REQUEST>
The material below contains a line with "for name, foot, width" and a line with "zip(*points))), Vector(map(max, zip(*points)))". Copy exactly those two lines and all lines between them.

SUPPLIED RECORDS>
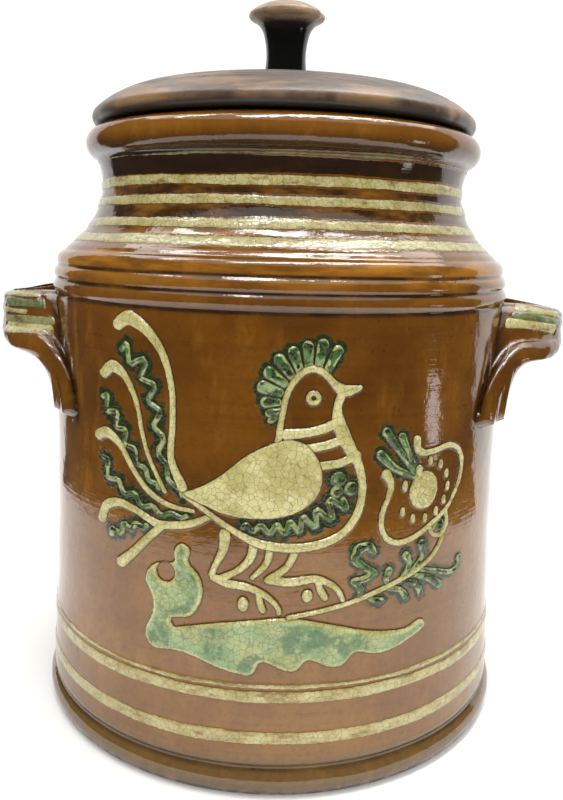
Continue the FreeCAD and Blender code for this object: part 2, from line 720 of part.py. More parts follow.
def flower_dots():
    """Set the flower's dots on an oval round its middle."""
    middle_x, middle_z = FLOWER_MIDDLE[:2]
    dots = [disc(*dot) for dot in FLOWER_EXTRA_DOTS]
    for dot in range(FLOWER_DOTS["count"]):
        part = dot / (FLOWER_DOTS["count"] - 1)
        turn_by = FLOWER_DOTS["last_angle"] - FLOWER_DOTS["first_angle"]
        angle = math.radians(FLOWER_DOTS["first_angle"] + part * turn_by)
        x = middle_x + FLOWER_DOTS["across"] * math.cos(angle)
        z = middle_z + FLOWER_DOTS["up"] * math.sin(angle)
        dots.append(disc(x, z, FLOWER_DOTS["half_width"], FLOWER_DOTS["half_height"]))
    return dots


def picture_faces():
    """Draw each part of the picture flat, in the order in which it keeps its ground."""
    eye_x, eye_z, eye_radius = EYE
    return {
        "bird_body": [patch(BIRD_BODY)],
        "bird_neck_and_head": strokes(NECK_AND_HEAD),
        "bird_eye": [disc(eye_x, eye_z, eye_radius, eye_radius)],
        "bird_crest": strokes(crest_lines()),
        "bird_tail_plumes": strokes(PLUMES),
        "bird_tail_strands": [wavy_stroke(*strand) for strand in TAIL_STRANDS],
        "bird_wing": [wavy_stroke(*WING_STRAND)] + [disc(x, z, r, r) for x, z, r in WING_TIP],
        "bird_legs": strokes(LEGS) + [disc(*dot) for dot in LEG_DOTS],
        "flower_rim": strokes(FLOWER_RIM + [SEED_POD]),
        "flower_middle": [disc(*FLOWER_MIDDLE), disc(*FLOWER_BUD)] + flower_dots(),
        "flower_sepals": strokes(SEPALS),
        "flower_seed": [disc(*SEED)],
        "flower_stem": strokes(STEM),
        "stem_leaflets": strokes(LEAFLETS),
        "stem_tendril": strokes(TENDRIL),
        "ground_leaf": [patch(GROUND_LEAF)],
    }


def slip_skin(crock_form):
    """Make the thin skin on the wall that the picture is cut from."""
    relief = size("slip_relief")
    edge = [FreeCAD.Vector(wall_radius(z) + relief, 0, z) for z in (48.0, 120.0, 198.6)]
    corner = FreeCAD.Vector(edge[-1].x, 0, 201.0)
    top = FreeCAD.Vector(0, 0, 201.0)
    foot = FreeCAD.Vector(0, 0, 48.0)
    lines = [
        Part.makeLine(foot, edge[0]), Part.Arc(*edge).toShape(), Part.makeLine(edge[-1], corner),
        Part.makeLine(corner, top), Part.makeLine(top, foot),
    ]
    section = Part.Face(Part.Wire(lines))
    full = section.revolve(FreeCAD.Vector(), FreeCAD.Vector(0, 0, 1), 360)
    return full.cut(crock_form.Shape)


def make_picture(crock_form):
    """Cut each part of the picture from the skin, without overlaps between the parts."""
    skin = slip_skin(crock_form)
    depth = FreeCAD.Vector(0, -2 * size("picture_radius"), 0)
    taken = []
    nodes = {}
    for name, faces in picture_faces().items():
        flat = join(faces)
        neighbours = [shape for shape in taken if shape.BoundBox.intersect(flat.BoundBox)]
        if neighbours:
            flat = flat.cut(neighbours)
        taken.append(flat)
        raised = flat.extrude(depth).common(skin)
        node = doc.addObject("Part::Feature", name)
        node.Shape = Part.makeCompound([solid for solid in raised.Solids if solid.Volume > 1.0])
        nodes[name] = node
    return nodes


def check_document():
    """Stop if any object of the document failed."""
    for item in doc.Objects:
        for word in ("Invalid", "Error"):
            if word in item.State:
                raise RuntimeError(item.Name + " is " + word)


def export(nodes):
    """Label each sub-part, test its shape, and write it to its own file."""
    os.makedirs("parts", exist_ok=True)
    check_document()
    for name, item in nodes.items():
        item.Label = name
        shape = item.Shape
        if shape.isNull() or not shape.isValid():
            raise RuntimeError(name + " has no valid shape")
    for name, item in nodes.items():
        item.Shape.exportStep("parts/%s.step" % name)
        print("%-24s %2d solid(s) %10.0f mm3" % (name, len(item.Shape.Solids), item.Shape.Volume))


def build():
    """Build the crock from its sheet of sizes."""
    fill_sheet()
    nodes = {}
    crock_form = turned_body("crock_form", CROCK_OUTLINE)
    nodes["crock_body"] = make_crock()
    arch = make_arch_tool("handle_arch")
    nodes["left_handle"] = make_handle("left_handle", -1, arch, crock_form)
    nodes["right_handle"] = make_handle("right_handle", 1, arch, crock_form)
    nodes["left_handle_stripes"] = make_stripes("left_handle_stripes", -1)
    nodes["right_handle_stripes"] = make_stripes("right_handle_stripes", 1)
    nodes["lid_knob"] = turned_body("lid_knob", KNOB_OUTLINE)
    nodes["lid"] = make_lid(nodes["lid_knob"])
    for name, foot, width in SLIP_BANDS:
        nodes[name] = make_slip_band(name, crock_form)
    nodes.update(make_picture(crock_form))
    doc.recompute()
    export(nodes)


build()
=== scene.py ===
"""A lidded, slip-trailed redware butter crock: its looks, built around the CAD model.

Lengths are metres. The pot's axis is Z, its picture faces -Y, and its handles stand out along X.
"""
import math

import bpy
import numpy as np
from mathutils import Matrix, Vector


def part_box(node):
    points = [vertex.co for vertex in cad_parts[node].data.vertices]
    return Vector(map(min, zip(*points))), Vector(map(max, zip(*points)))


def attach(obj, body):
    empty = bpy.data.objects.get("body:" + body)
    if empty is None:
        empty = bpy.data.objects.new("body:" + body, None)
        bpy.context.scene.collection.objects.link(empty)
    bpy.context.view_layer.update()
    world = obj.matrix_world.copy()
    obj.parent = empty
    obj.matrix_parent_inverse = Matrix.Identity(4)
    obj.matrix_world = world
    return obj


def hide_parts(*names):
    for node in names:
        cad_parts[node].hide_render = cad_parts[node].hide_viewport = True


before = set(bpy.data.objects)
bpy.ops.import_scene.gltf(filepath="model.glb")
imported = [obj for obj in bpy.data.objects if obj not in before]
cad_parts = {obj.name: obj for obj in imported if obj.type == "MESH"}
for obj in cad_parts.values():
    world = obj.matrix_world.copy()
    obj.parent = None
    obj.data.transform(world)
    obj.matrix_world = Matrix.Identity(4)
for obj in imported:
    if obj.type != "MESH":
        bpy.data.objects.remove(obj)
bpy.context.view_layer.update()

MM = 0.001
FULL_TURN = 2 * math.pi

# Turned shapes: the spacing of points along a profile, and how many segments each has around.
PROFILE_STEP = 0.5 * MM
BODY_SEGMENTS = 360
LID_SEGMENTS = 300
KNOB_SEGMENTS = 160
BAND_SEGMENTS = 620

# Which of the pot's profile points are kept: every so many below each height, and inside the rim.
PROFILE_STRIDES = ((18 * MM, 2), (199 * MM, 8), (226 * MM, 1), (261 * MM, 3), (math.inf, 2))
INSIDE_STRIDE = 14
RIM_POINTS = 16
# The rings of the bare underside, and those of the floor inside as parts of its radius.
UNDERSIDE_RADII = (0, 25 * MM, 50 * MM, 75 * MM, 95 * MM, 108 * MM, 113 * MM)
FLOOR_PARTS = (0.75, 0.5, 0.25, 0.0)

# Trailed slip: its height, how far in its edge is rounded, and the share of its height that a band
# or stripe has.
SLIP_HEIGHT = 1.35 * MM
SLIP_ROUNDING = 1.7 * MM
BAND_HEIGHT = 0.34
# The glaze pooled round slip: its height and width, its width where green bled into it, and how
# many widths the mesh reaches out.
POOL_HEIGHT = 0.07 * MM
POOL_WIDTH = 0.8 * MM
STAIN_WIDTH = 2.3 * MM
WIDE_STAIN_WIDTH = 3.4 * MM
POOL_REACH = 1.2
PICTURE_CELL = 0.35 * MM
BAND_ROWS = 19

CREAM_PIECES = (
    "bird_body", "bird_neck_and_head", "bird_tail_plumes", "bird_legs",
    "flower_rim", "flower_middle", "flower_stem",
)
GREEN_PIECES = (
    "bird_crest", "bird_tail_strands", "bird_wing", "flower_sepals", "flower_seed",
    "stem_leaflets", "stem_tendril",
)
CREAM_BANDS = ["foot_slip_band_lower", "foot_slip_band_upper", "foot_slip_line"]
CREAM_BANDS += ["neck_slip_band_%d" % number for number in range(1, 5)]


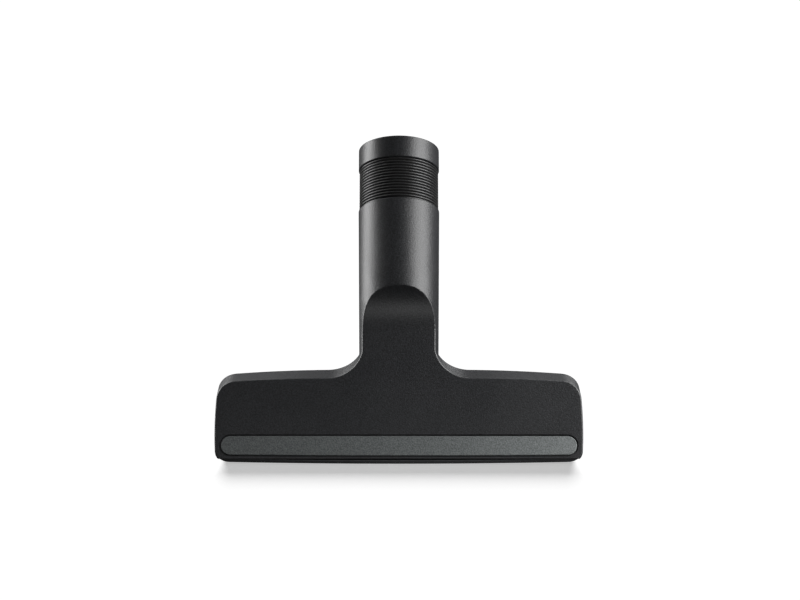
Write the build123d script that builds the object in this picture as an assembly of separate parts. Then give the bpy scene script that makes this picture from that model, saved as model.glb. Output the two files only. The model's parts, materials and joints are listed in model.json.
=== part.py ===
from build123d import *

import os
from math import cos, radians, sin, sqrt

# Upholstery and surface nozzle for a 35 mm vacuum wand: a T-shaped suction head whose slanted neck
# carries a swivelling cuff. Millimetres. +X to the right, +Y to the rear, +Z up, sole on Z = 0.
# The neck's axis passes through the origin and leans back: s is the distance along it, m the
# distance in front of it.

# Neck axis and face
NECK_ANGLE = 55.0
NECK_DIR = (0.0, cos(radians(NECK_ANGLE)), sin(radians(NECK_ANGLE)))
FACE_DIR = (0.0, -sin(radians(NECK_ANGLE)), cos(radians(NECK_ANGLE)))
FACE_M = 8.0
ARCH_R = 23.0
ARCH_TOP_S = 81.7

# Head outline, drawn on the face
HALF_WIDTH = 88.5
SOLE_S = -FACE_M * cos(radians(NECK_ANGLE)) / sin(radians(NECK_ANGLE))
BOTTOM_CORNER_R = 7.0
TOP_CORNER_R = 8.9
SHOULDER_S_END = 36.35
SHOULDER_S_NECK = 37.85
SIDE_BOW = 0.8
SIDE_LEAN = 0.7
NECK_HALF = 17.5
FLARE_R = 17.0
FLARE_CAP = 4.0
HEAD_REAR_Y = 32.6
HEAD_REAR_BOW = 3.5
REAR_CORNER_R = 7.0
SIDE_SPARE = 0.3
REAR_TOP_R = 3.0
EDGE_R = 0.8
SEAM_EDGE_R = 0.3
WALL = 2.4
END_WALL = 3.6
FAR = 120.0
RIB_T = 1.8
RIB_REACH = 7.0

# Neck tube
TUBE_R_TOP = 20.0
TUBE_R_LOW = 18.9
TUBE_TOP_S = 127.3
TUBE_LOW_S = 10.0
TUBE_CHAMFER = 0.5
DUCT_R = 17.1
SWIVEL_R = 17.7
SWIVEL_LOW_S = 105.0

# Sole plate
LIP_H = 1.9
SEAM = 0.5
LIP_SET = 0.3
LIP_BOW = 3.2
LIP_EDGE_R = 0.6
GASKET_INSET = 1.0
GASKET_FRONT = 2.0
GASKET_W = 1.2
GASKET_SIDE = 2.3
PLATE_H = 4.6
PLATE_CLEAR = 0.3
SLOT_HALF = 75.0
SLOT_Y = (2.0, 13.5)
STRIP_HALF = 74.0
FRONT_STRIP_Y = -2.4
REAR_STRIP_Y = 17.5
STRIP_W = 4.0
POCKET_GAP = 0.15
POCKET_TOP = 3.4
PILE_TOP = 1.3
PILE_FOOT = 0.1
SCREW_X = (-70.0, -34.0, 34.0, 70.0)
SCREW_Y = 23.6
SCREW_R = 1.45
SCREW_TOP = 14.0
HEAD_R = 2.8
HEAD_Z = (0.6, 2.4)
BOSS_R = 3.2
BOSS_TOP = 18.0

# Inlay on the face
INLAY_HALF = 84.9
INLAY_S = (-0.4, 8.85)
INLAY_BOW = 0.4
INLAY_GAP = 0.8
INLAY_T = 1.0
INLAY_EDGE_R = 0.25
TAPE_T = 0.2
TAPE_INSET = 0.5

# Swivelling cuff
CUFF_LOW_S = 108.0
CUFF_SEAT_S = 127.9
SHOULDER_TOP_S = 129.6
COLLAR_LOW_S = 148.8
COLLAR_TOP_S = 160.1
COLLAR_R = 20.0
SOCKET_R = 17.5
SOCKET_LOW_S = 131.2
SOCKET_SEAL_R = 17.9
CUFF_R = 18.5
GLUE = 0.03
SPIGOT_R = 16.6
SPIGOT_BORE = 15.0
RIB_COUNT = 14
RIB_CREST_R = 19.6
RIB_ROOT_R = 19.05
RUN_FIT = 0.05
WASHER_R = 19.0
WASHER_TOP_S = 127.85
BEARING_S = (112.4, 124.2)
SEAL_S = 125.5
SEAL_GROOVE = 1.8
SEAL_ROOT_R = 15.95
SEAL_MID_R = 16.8
SEAL_CORD_R = 0.82
RING_S = (110.9, 112.1)
RING_GROOVE_R = 15.9
RING_R = 17.3
RING_GAP = 6.0
COLLAR_CAP = 0.9
RIM_R = 0.6

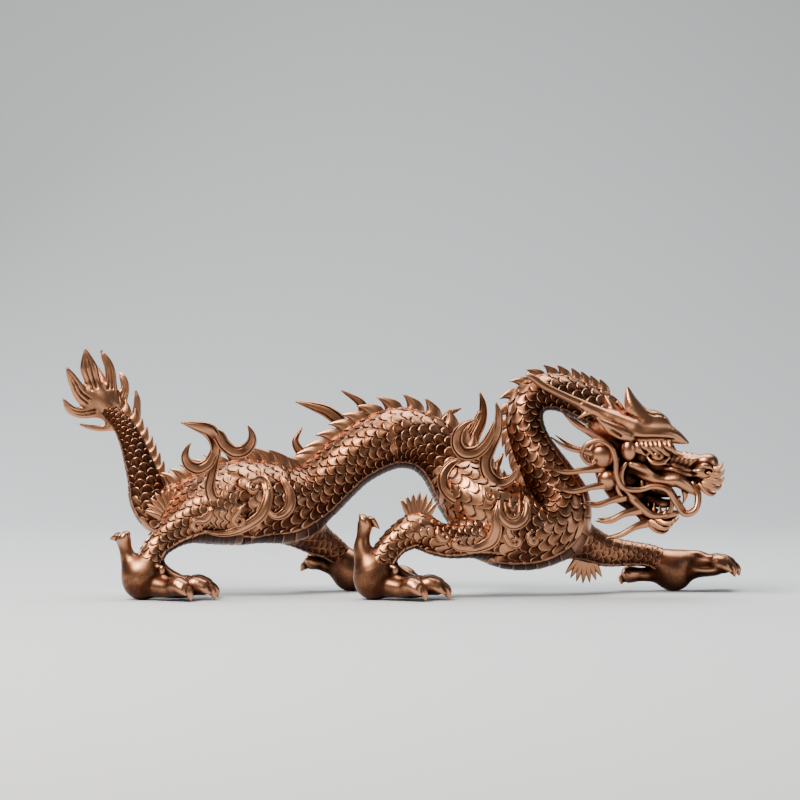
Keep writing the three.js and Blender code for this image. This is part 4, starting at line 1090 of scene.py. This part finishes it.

CORRECT RESPONSE>
    for name, foot, width in SLIP_BANDS:
        nodes[name] = make_slip_band(name, crock_form)
    nodes.update(make_picture(crock_form))
    doc.recompute()
    export(nodes)


build()
=== scene.py ===
"""A lidded, slip-trailed redware butter crock: its looks, built around the CAD model.

Lengths are metres. The pot's axis is Z, its picture faces -Y, and its handles stand out along X.
"""
import math

import bpy
import numpy as np
from mathutils import Matrix, Vector


def part_box(node):
    points = [vertex.co for vertex in cad_parts[node].data.vertices]
    return Vector(map(min, zip(*points))), Vector(map(max, zip(*points)))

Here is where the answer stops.